Hannah Rachootin wrote a review of on August 7, 2009

4 5

This year I hiked about 500 miles of the A.T. I wanted to try on my pack with weight in in before buying, so I went to a retail store where I found two main contenders: Osprey Ariel and Gregory Deva.

I loaded each pack, and wore both before deciding on the Osprey. Why did I like it? It looked nicer, it was cheaper, it was lighter, and it held more. I also found the hip belt on the osprey pack to be more comfortable, though I was a bit worried about the chest strap, which didn't feel great against my collar bones. In the end, I figured hips were more important than collarbones.

After 75 miles I returned the Ariel 65 pack for the following reasons:
1. Front mesh panel ripped right out
2. Major bruising of collar bones: weeks after my 75 mile excursion they were very tender
3. Some part of the pack dug into my lower back, causing a scar that I still have.

I upgraded to the Gregory Deva.
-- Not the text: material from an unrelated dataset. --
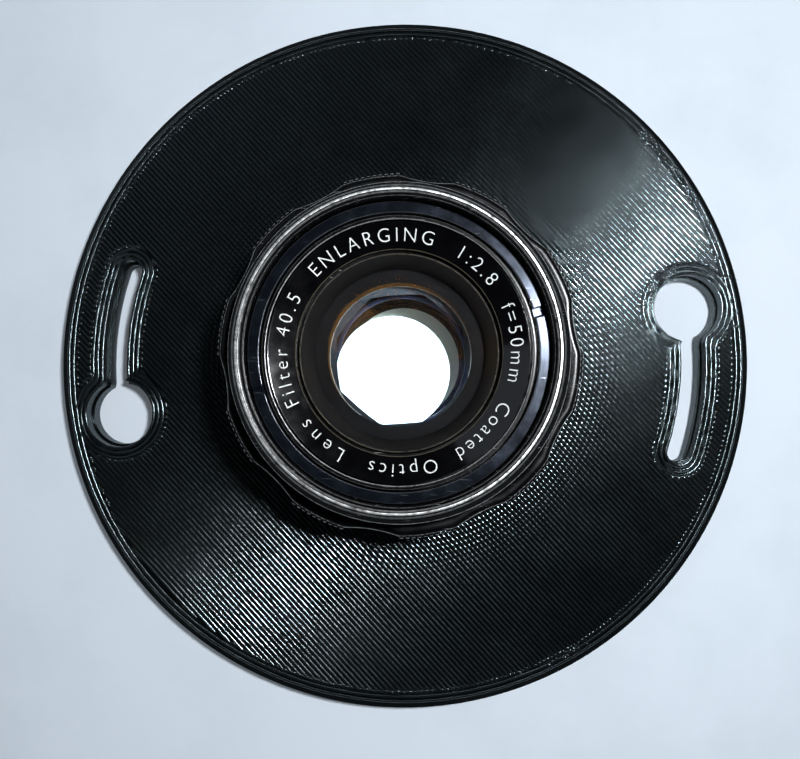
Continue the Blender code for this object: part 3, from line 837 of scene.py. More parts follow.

I liked the smaller size (I still was carrying a pack larger than many thru hikers), the abundance of pockets (Ariel has 1 main pocket and 1 top pocket), and the PADDING.

Deva weighs a pound more, but it is a pound I was happy to haul for 400 miles. Where the Osprey pack dug into my back, Gregory literally put a pillow. The "load lift" straps made the load much more adjustable. Over the course of the day, I would often wear it in two positions, which brought relief for collar bones and back muscles. With the Deva pack, access to my water bottle became an option due to the clever hidden nalgene sized holder. Front access, alone with 2 side pockets and a front pocket made use of the pack more convenient. I no longer had to take everything out to get my sandals or pack cover.

The hip belt was not as good as my osprey hip belt had been, and sometimes it was painful. Some days I would have to readjust a few times to make it feel ok.

I'm 5'6'', apparently with a short torso, as I needed size small in both packs. Gregory's hipbelts are sized according to the size of the pack. The size small waist belt was good for me, but by the end of the hike, it was pretty close to being pulled all the way together. I usually wear size six, not particularly thin for a hiker...skinny girls, especially with longer torsos, should make sure that the belt with get small enough for them.